The CarPlay integration is the unique feature in this list: hands-free voice translation while driving in a country where you don't read the road signs. Useful in exactly the situation where pulling over to type into Google Translate is a bad idea.
Caveats: the Pro subscription is $5.99/month or $39.99/year, and the free tier is generous on text but restrictive on voice minutes. The text-translation quality is fine but not DeepL-good. Install for the voice and CarPlay; keep something else for the text-heavy moments.
05 · APPLE
Naver Papago — for any trip east of Vladivostok.
Papago is built and maintained by Naver — South Korea's Google — and it's the translation app to install if your itinerary includes Korean, Japanese, Mandarin, Cantonese, Vietnamese, Thai, or Indonesian.
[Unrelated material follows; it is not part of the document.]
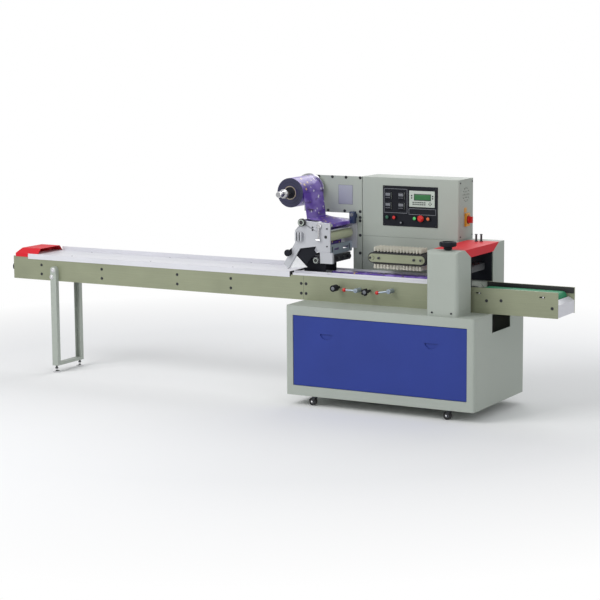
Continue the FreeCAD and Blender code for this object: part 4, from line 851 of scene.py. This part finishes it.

The model quality on East and Southeast Asian pairs is comfortably ahead of Google Translate, particularly for Korean→English (where Papago handles honorifics, sentence-final particles, and informal speech registers Google still trips over).
The killer feature for travelers is the website translation mode: paste a URL, get the entire page rendered in your language with the original layout intact. For booking domestic Korean trains on the Korail site or a regional Japanese ryokan that hasn't bothered with English, this is the difference between a successful reservation and a phone call to your hotel concierge.
Coverage is the limit: 14 languages, all centered on East and Southeast Asia. Don't bother for a European or African trip; install before a Tokyo or Seoul one.
THE BOTTOM LINE
Pick two: Google Translate as the default for coverage and offline packs, plus one of (DeepL, Microsoft, iTranslate, Papago) for the region you're actually going to. A traveler in France or Spain pairs Google with DeepL. A traveler in Tokyo pairs Google with Papago. A traveler leading a multi-language group pairs Google with Microsoft Translator. A traveler in a rental car pairs Google with iTranslate Voice.
Whatever combination you choose, download the language packs over hotel Wi-Fi the night before you leave. A translation app that needs five bars of LTE to read a sign is not a translation app — it's a Google search with extra steps.